▸ MATERIALS PROVIDED:
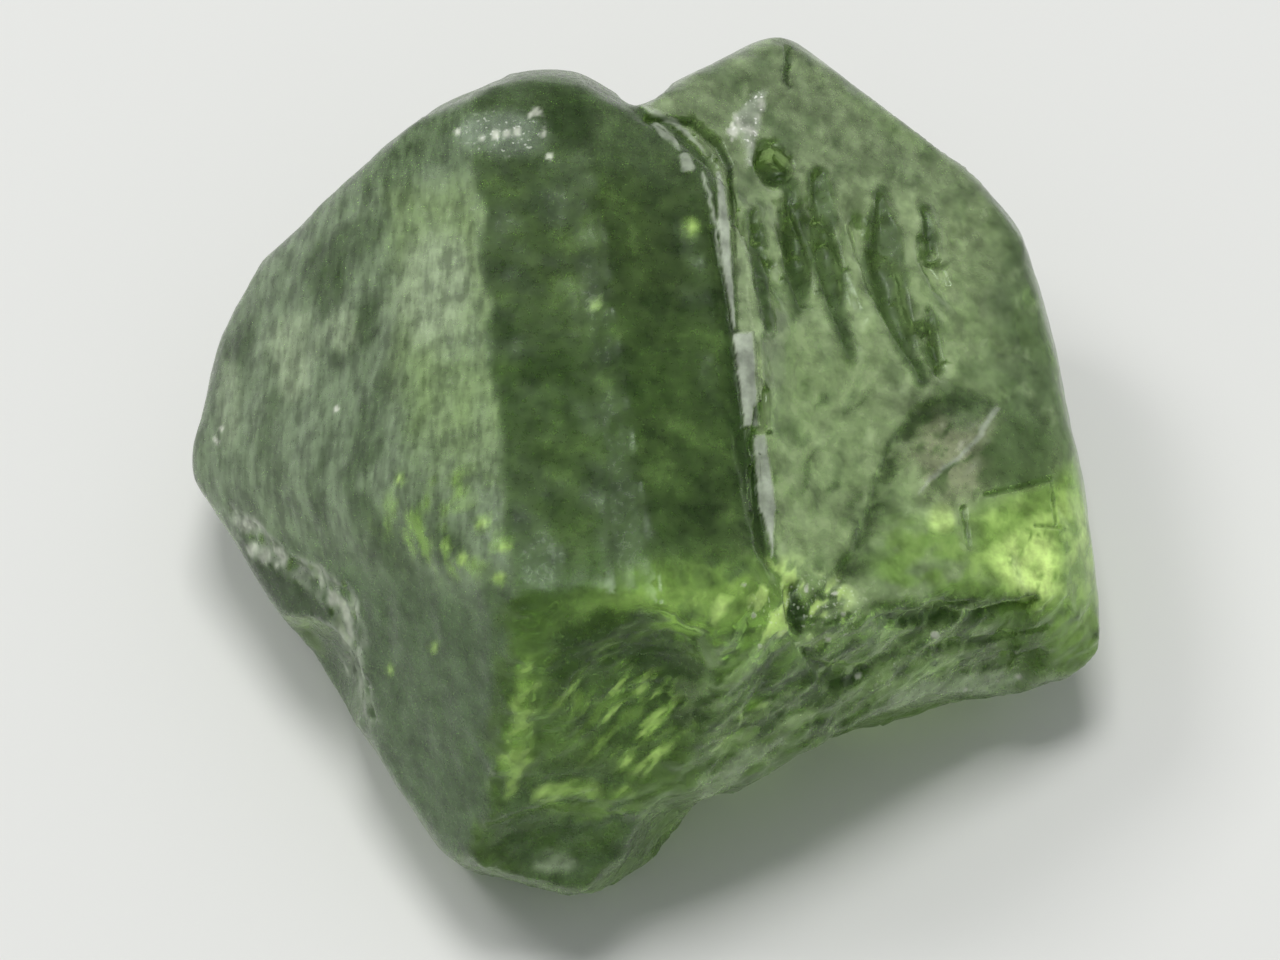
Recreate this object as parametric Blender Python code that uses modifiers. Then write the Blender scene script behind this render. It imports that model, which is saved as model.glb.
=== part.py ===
--
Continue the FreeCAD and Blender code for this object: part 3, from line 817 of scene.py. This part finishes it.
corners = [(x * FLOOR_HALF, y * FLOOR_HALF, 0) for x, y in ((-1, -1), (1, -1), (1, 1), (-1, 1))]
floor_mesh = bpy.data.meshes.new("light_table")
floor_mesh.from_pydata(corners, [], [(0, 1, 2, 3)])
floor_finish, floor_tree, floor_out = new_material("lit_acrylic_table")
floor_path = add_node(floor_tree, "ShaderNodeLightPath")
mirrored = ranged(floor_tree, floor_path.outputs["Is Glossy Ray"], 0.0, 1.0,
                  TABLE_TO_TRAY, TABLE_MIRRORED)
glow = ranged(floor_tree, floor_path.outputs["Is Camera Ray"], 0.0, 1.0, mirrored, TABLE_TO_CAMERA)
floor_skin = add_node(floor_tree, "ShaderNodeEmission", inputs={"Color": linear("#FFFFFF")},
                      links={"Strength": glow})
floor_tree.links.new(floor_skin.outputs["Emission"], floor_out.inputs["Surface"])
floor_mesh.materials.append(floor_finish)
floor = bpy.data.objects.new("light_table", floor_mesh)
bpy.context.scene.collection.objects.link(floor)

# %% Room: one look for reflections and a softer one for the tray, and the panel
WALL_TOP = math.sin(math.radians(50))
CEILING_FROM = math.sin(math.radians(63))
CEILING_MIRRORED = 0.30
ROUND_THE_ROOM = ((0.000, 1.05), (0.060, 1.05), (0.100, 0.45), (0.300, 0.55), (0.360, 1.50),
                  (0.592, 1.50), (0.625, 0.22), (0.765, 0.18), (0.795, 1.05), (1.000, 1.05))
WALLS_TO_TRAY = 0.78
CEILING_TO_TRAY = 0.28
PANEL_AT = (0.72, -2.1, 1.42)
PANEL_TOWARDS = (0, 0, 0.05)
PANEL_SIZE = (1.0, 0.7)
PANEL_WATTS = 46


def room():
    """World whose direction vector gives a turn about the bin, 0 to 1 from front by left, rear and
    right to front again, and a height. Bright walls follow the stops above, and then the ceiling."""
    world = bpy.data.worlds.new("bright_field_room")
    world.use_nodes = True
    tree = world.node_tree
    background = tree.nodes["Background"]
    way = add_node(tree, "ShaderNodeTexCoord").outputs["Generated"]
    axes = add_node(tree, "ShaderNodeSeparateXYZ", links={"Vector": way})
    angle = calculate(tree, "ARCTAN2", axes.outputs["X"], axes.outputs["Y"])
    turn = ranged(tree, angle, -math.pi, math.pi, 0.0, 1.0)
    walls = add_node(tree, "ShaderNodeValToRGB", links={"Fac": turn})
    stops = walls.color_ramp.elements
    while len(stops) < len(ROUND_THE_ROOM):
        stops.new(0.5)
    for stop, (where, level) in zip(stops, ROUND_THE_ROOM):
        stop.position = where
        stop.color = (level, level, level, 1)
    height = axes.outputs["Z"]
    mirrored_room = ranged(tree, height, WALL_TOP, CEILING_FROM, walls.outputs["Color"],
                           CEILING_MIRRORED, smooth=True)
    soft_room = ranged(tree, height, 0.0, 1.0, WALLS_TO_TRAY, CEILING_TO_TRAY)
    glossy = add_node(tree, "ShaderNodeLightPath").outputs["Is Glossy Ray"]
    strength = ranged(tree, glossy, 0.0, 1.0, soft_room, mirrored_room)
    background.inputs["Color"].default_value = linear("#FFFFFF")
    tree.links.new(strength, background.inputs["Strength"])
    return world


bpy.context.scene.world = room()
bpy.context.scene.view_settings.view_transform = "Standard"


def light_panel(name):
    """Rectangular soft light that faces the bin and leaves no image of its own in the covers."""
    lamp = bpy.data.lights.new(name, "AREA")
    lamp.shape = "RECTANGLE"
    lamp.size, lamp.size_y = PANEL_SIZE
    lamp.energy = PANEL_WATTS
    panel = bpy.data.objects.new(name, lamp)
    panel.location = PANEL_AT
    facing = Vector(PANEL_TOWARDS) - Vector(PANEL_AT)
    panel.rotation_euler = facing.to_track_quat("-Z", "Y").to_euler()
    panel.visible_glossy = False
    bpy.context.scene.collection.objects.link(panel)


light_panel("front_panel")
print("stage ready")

▸ YOUR GOAL: Show each line holding the word "that".

▸ SOLUTION BELOW:
Recreate this object as parametric Blender Python code that uses modifiers. Then write the Blender scene script behind this render. It imports that model, which is saved as model.glb.
    """Rectangular soft light that faces the bin and leaves no image of its own in the covers."""